Private Capital Gives Largest US Startups Flexibility to Delay IPOs
The largest startups in the United States are reportedly raising so much capital in private markets that they can delay launching initial public offerings (IPOs).
These startups have raised the billions of dollars they need to continue growing and to enable employees to cash out stock options, without an IPO, the Financial Times (FT) reported Thursday (Jan. 10).
Examples include Databricks raising $10 billion in December, SpaceX raising $1.25 billion in November and OpenAI raising $6.6 billion in October, according to the report.
After raising funds like that, the country’s largest startups have the flexibility to delay their potential IPOs beyond 2025, even as smaller startups are expected to go public this year to take part of the improved markets, per the report.

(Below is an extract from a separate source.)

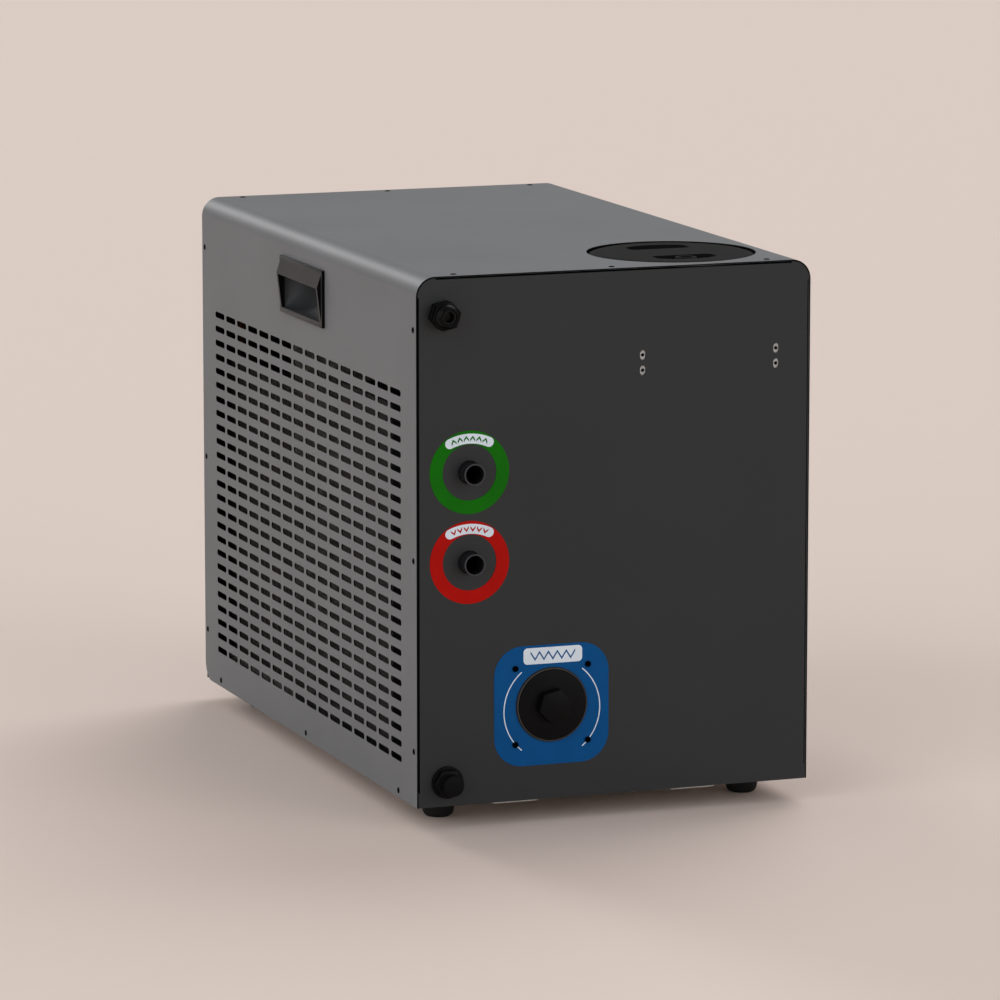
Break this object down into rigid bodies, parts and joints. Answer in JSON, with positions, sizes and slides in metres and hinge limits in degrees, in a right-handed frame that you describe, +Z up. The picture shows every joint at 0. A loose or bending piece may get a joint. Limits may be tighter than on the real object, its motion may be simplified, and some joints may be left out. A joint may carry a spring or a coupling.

This trend has been driven in part by the willingness of some venture firms to invest many times more than the $100 million that used to be the most a firm would invest in a single startup, the report said.
Databricks, a data and artificial intelligence firm, said Dec. 17 that it was raising $10 billion of expected non-dilutive financing in a Series J funding round and had completed $8.6 billion at that point.
The round is “substantially oversubscribed,” Databricks Co-founder and CEO Ali Ghodsi said at the time in a press release.
“These are still the early days of AI,” Ghodsi said. “We are positioning the Databricks Data Intelligence Platform to deliver long-term value for our customers, and our team is committed to helping companies across every industry build data intelligence.”
OpenAI said Oct. 2 that it raised $6.6 billion in funding that valued the company at $157 billion and positioned it to accelerate its mission of developing and deploying AGI for the benefit of humanity.
The ChatGPT creator said it plans to use the new capital to bolster its leadership in frontier AI research, expand computational capacity and enhance its suite of problem-solving tools.
It was reported Jan. 2 that the number of active U.S. venture capital investors has fallen since 2021 as cautious financial institutions shift their money to Silicon Valley’s biggest startups.